Les auteurs citent notamment des données de l’INSEE qui démontrent que plus il y a d’enfants dans un foyer, plus le père a tendance à se désengager. Cela est renforcé par une organisation du travail historiquement pensée par et pour les hommes, qui ne laisse guère de place à une réelle répartition égalitaire des tâches parentales. Les auteurs soulignent également que les tâches effectuées par les pères, telles que jouer avec les enfants ou les amener au parc, sont celles qui sont socialement valorisées et qui permettent de tisser un lien affectif, laissant de ce fait aux femmes les tâches plus ingrates et répétitives.

L’ouvrage explore évidemment les conséquences concrètes de cette inégalité persistante.
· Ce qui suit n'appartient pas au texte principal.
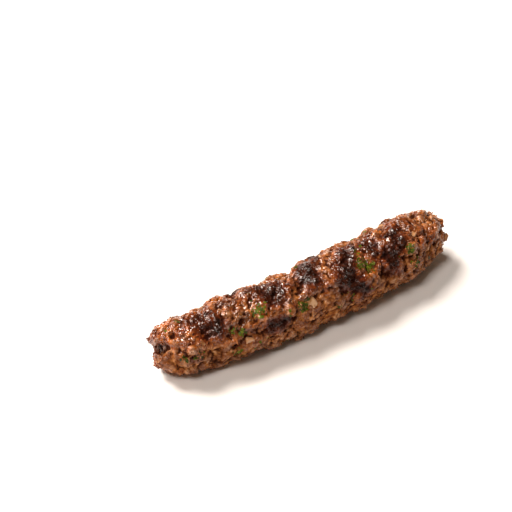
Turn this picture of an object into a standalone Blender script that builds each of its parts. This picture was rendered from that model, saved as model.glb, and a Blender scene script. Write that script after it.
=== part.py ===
"""Kofta kebab off its skewer: minced meat pressed by hand into a log and grilled.

The meat is squeezed round a flat skewer, so fingers leave a row of slanting grooves and the mince
swells into lumps between them.  When the skewer is pulled out it leaves a slit in one end and a
small pit in the other.  It is one piece of food, so it is one solid.  The log lies along X on a
flat strip of its underside, with the slit end at -X.  Angles round the log start at its front
(-Y) and rise over the top.  Sizes are in metres and angles in degrees.
"""

import math

import bmesh
import bpy
import numpy as np
from mathutils import Vector, noise

# The log without its grooves and lumps.
LENGTH = 0.1500
THICKNESS = 0.0298
BELLY_X = 0.018            # the log is thickest a little beyond its middle
TAPER = 0.14               # share of the thickness lost between the belly and an end
NEAR_END_REACH = 0.015     # how far from the -X tip that end rounds off
NEAR_END_BLUNTNESS = 2.3
FAR_END_REACH = 0.022
FAR_END_BLUNTNESS = 2.4
BEND = 0.0062              # how far the middle is pushed towards -Y
SAG = 0.75                 # share of its thinning that the log makes up by sinking to the plate
REST_DEPTH = 0.0016        # how far the underside is squashed flat

# One groove for each finger: place along X, lean towards +X over the top, angle where it is
# deepest, depth.
FINGER_GROOVES = (
    (-0.0560, 0.0030, 110.0, 0.0015),
    (-0.0350, -0.0020, 60.0, 0.0011),
    (-0.0200, -0.0010, 30.0, 0.0014),
    (-0.0040, -0.0050, 125.0, 0.0022),
    (0.0105, -0.0020, 90.0, 0.0012),
    (0.0300, 0.0010, 60.0, 0.0014),
    (0.0440, -0.0010, 200.0, 0.0013),
    (0.0590, 0.0020, 80.0, 0.0011),
)
GROOVE_HALF_WIDTH = 0.0042
GROOVE_LEAST = 0.35        # share of the depth left on the far side of the log

# Lumps of mince: size across and height of each layer.
LUMP_LAYERS = (
    (0.0125, 0.0017),
    (0.0070, 0.0011),
)
LUMP_EDGE = 0.45           # how far from its border a lump stops rising, in lump sizes
LUMP_SEED = Vector((3.7, 1.2, 8.4))

# The slit that the skewer left in the -X end, seen along X.
SLIT_HEIGHT = 0.0030       # above the middle of the log
SLIT_SLANT = -32.0         # it rises towards the front
SLIT_HALF_LENGTH = 0.0085
SLIT_HALF_WIDTH = 0.0020
SLIT_DEPTH = 0.0042
LIP_RISE = 0.0022          # the mince above the slit sticks out
LIP_OFFSET = 0.0050
LIP_HALF_WIDTH = 0.0036

# The pit in the +X end.
PIT_ANGLE = 20.0
PIT_OFF_AXIS = 0.0045
PIT_HALF_WIDTH = 0.0016
PIT_DEPTH = 0.0016

RINGS = 78
SEGMENTS = 60
PROFILE_SAMPLES = 1200     # points on the outline that the rings are spaced along


def end_share(distance, reach, bluntness):
    """Share of the full radius at a distance from the tip of a rounded end."""
    inward = 1.0 - min(distance / reach, 1.0)
    return (1.0 - inward ** bluntness) ** (1.0 / bluntness)


def belly_radius(x):
    """Radius of the log at x before its ends are rounded off."""
    along = (x - BELLY_X) / (LENGTH / 2.0)
    return THICKNESS / 2.0 * (1.0 - TAPER * along ** 2)


def plain_radius(x):
    """Radius of the log at x before grooves and lumps."""
    near = end_share(x + LENGTH / 2.0, NEAR_END_REACH, NEAR_END_BLUNTNESS)
    far = end_share(LENGTH / 2.0 - x, FAR_END_REACH, FAR_END_BLUNTNESS)
    return belly_radius(x) * near * far


def ring_stations():
    """Place and radius of every ring, evenly spaced along the outline from tip to tip."""
    turns = np.linspace(0.0, math.pi, PROFILE_SAMPLES)
    places = -LENGTH / 2.0 * np.cos(turns)
    radii = np.array([plain_radius(x) for x in places])
    steps = np.hypot(np.diff(places), np.diff(radii))
    travelled = np.concatenate(([0.0], np.cumsum(steps)))
    wanted = np.linspace(0.0, travelled[-1], RINGS + 2)
    return np.interp(wanted, travelled, places), np.interp(wanted, travelled, radii)


def groove_depth(x, angle):
    """Depth that the finger presses leave at a place on the log."""
    depth = 0.0
    for place, lean, deepest, most in FINGER_GROOVES:
        middle = place + lean * math.sin(angle)
        across = math.exp(-((x - middle) / GROOVE_HALF_WIDTH) ** 2)
        side = 0.5 + 0.5 * math.cos(angle - math.radians(deepest))
        depth += most * across * (GROOVE_LEAST + (1.0 - GROOVE_LEAST) * side)
    return depth


def lump_height(point):
    """Height of the lumps of mince at a point, with a crease where two lumps meet."""
    height = 0.0
    for size, rise in LUMP_LAYERS:
        distances, _ = noise.voronoi(point / size + LUMP_SEED)
        crease = min((distances[1] - distances[0]) / LUMP_EDGE, 1.0)
        height += rise * (math.sin(crease * math.pi / 2.0) - 0.5)
    return height


def slit_push(off_axis):
    """How far the -X end is pushed in along the skewer's slit."""
    slant = math.radians(SLIT_SLANT)
    y = off_axis.y
    z = off_axis.z - SLIT_HEIGHT
    along = y * math.cos(slant) + z * math.sin(slant)
    across = z * math.cos(slant) - y * math.sin(slant)
    inside = 1.0 - min(abs(along) / SLIT_HALF_LENGTH, 1.0) ** 4
    slit = SLIT_DEPTH * math.exp(-(across / SLIT_HALF_WIDTH) ** 2)
    lip = LIP_RISE * math.exp(-((across - LIP_OFFSET) / LIP_HALF_WIDTH) ** 2)
    return inside * (slit - lip)


def pit_push(off_axis):
    """How far the +X end is pushed in at the pit."""
    angle = math.radians(PIT_ANGLE)
    y = off_axis.y + PIT_OFF_AXIS * math.cos(angle)
    z = off_axis.z - PIT_OFF_AXIS * math.sin(angle)
    return PIT_DEPTH * math.exp(-(y ** 2 + z ** 2) / PIT_HALF_WIDTH ** 2)


def surface_point(x, radius, angle, outward_x):
    """Point of the finished surface above a place on the plain outline."""
    around = Vector((0.0, -math.cos(angle), math.sin(angle)))
    off_axis = around * radius
    plain = Vector((x, 0.0, 0.0)) + off_axis
    outward = around * math.sqrt(1.0 - outward_x ** 2)
    outward.x = outward_x
    fullness = min(radius / (THICKNESS / 4.0), 1.0)
    point = plain + outward * (lump_height(plain) - groove_depth(x, angle) * fullness)
    if outward_x < 0.0:
        point.x -= slit_push(off_axis) * outward_x
    else:
        point.x -= pit_push(off_axis) * outward_x
    point.y -= BEND * (1.0 - (2.0 * x / LENGTH) ** 2)
    point.z -= SAG * (THICKNESS / 2.0 - belly_radius(x))
    return point


def make_log():
    """The whole kofta as one closed mesh of rings between two tips."""
    places, radii = ring_stations()
    slopes = np.gradient(radii, places)
    leans = -slopes / np.hypot(slopes, 1.0)
    mesh = bmesh.new()
    near_tip = mesh.verts.new(surface_point(places[0], 0.0, 0.0, -1.0))
    rings = []
    for x, radius, lean in zip(places[1:-1], radii[1:-1], leans[1:-1]):
        angles = [2.0 * math.pi * step / SEGMENTS for step in range(SEGMENTS)]
        rings.append([mesh.verts.new(surface_point(x, radius, angle, lean)) for angle in angles])
    far_tip = mesh.verts.new(surface_point(places[-1], 0.0, 0.0, 1.0))
    for step in range(SEGMENTS):
        after = (step + 1) % SEGMENTS
        mesh.faces.new((near_tip, rings[0][step], rings[0][after]))
        for ring, following in zip(rings, rings[1:]):
            mesh.faces.new((ring[step], following[step], following[after], ring[after]))
        mesh.faces.new((far_tip, rings[-1][after], rings[-1][step]))
    bmesh.ops.recalc_face_normals(mesh, faces=mesh.faces)
    return mesh


def set_down(mesh):
    """Squash the underside flat and stand it on z = 0, centred over the origin."""
    lowest = min(vert.co.z for vert in mesh.verts) + REST_DEPTH
    for vert in mesh.verts:
        vert.co.z = max(vert.co.z, lowest) - lowest
    for axis in (0, 1):
        spread = [vert.co[axis] for vert in mesh.verts]
        middle = (min(spread) + max(spread)) / 2.0
        for vert in mesh.verts:
            vert.co[axis] -= middle


def browned_mince():
    """Grilled minced meat: a brown crust with a little gloss from its fat."""
    material = bpy.data.materials.new("grilled minced meat")
    material.use_nodes = True
    shader = material.node_tree.nodes["Principled BSDF"]
    shader.inputs["Base Color"].default_value = (0.19, 0.065, 0.025, 1.0)
    shader.inputs["Roughness"].default_value = 0.42
    shader.inputs["Metallic"].default_value = 0.0
    return material


for old in list(bpy.data.objects):
    bpy.data.objects.remove(old, do_unlink=True)

shape = make_log()
set_down(shape)
skin = bpy.data.meshes.new("kofta")
shape.to_mesh(skin)
shape.free()
skin.materials.append(browned_mince())
skin.shade_smooth()
kofta = bpy.data.objects.new("kofta", skin)
bpy.context.collection.objects.link(kofta)
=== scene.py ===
"""Looks of a grilled kofta kebab off its skewer: the light, then the mince, the onion and the parsley."""
import math

import bmesh
import bpy
import numpy as np
from mathutils import Matrix, Vector, noise
from mathutils.bvhtree import BVHTree
from mathutils.geometry import intersect_point_line
from mathutils.kdtree import KDTree


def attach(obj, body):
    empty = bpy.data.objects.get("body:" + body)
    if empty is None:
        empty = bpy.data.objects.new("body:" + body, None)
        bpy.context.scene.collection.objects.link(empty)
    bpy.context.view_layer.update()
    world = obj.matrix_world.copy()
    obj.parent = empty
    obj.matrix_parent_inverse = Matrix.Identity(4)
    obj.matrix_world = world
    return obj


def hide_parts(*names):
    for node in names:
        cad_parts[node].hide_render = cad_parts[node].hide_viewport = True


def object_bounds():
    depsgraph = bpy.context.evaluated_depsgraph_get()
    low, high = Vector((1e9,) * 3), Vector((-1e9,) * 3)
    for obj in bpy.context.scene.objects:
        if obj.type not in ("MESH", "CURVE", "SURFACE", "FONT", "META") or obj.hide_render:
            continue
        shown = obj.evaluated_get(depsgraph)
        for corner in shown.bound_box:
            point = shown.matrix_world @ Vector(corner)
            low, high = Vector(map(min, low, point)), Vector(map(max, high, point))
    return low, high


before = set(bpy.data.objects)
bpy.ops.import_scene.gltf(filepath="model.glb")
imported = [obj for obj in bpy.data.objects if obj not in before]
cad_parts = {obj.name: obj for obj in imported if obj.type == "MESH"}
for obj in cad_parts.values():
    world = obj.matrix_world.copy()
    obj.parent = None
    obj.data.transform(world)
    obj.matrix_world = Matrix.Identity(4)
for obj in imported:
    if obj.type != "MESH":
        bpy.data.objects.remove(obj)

cad_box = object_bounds()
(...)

Parmi les plus notables, les écarts salariaux entre hommes et femmes se creusent souvent dès la naissance du premier enfant. En effet, les congés de maternité, plus longs et plus fréquents que les congés de paternité, freinent l’avancement professionnel des femmes. De même, le temps partiel, souvent choisi par nécessité pour s’occuper des enfants, est majoritairement pris par les femmes, perpétuant ainsi un cercle vicieux de dépendance économique et d’inégalités professionnelles.

L’Arnaque des nouveaux pères fait plus que dénoncer les inégalités ; il les documente et interroge les raisons pour lesquelles elles persistent. Une partie du livre se consacre aux injonctions sociales que subissent les femmes. Elles sont souvent les principales gestionnaires du foyer, s’infligeant elles-mêmes une pression immense pour répondre aux attentes de « bonnes mères » tout en maintenant, quand c’est possible, une vie professionnelle active. Ce phénomène, connu sous le nom de « charge mentale », est analysé à travers des témoignages de femmes et de spécialistes, qui décrivent comment cette surcharge cognitive influence négativement leur santé, leur couple, leur qualité de vie.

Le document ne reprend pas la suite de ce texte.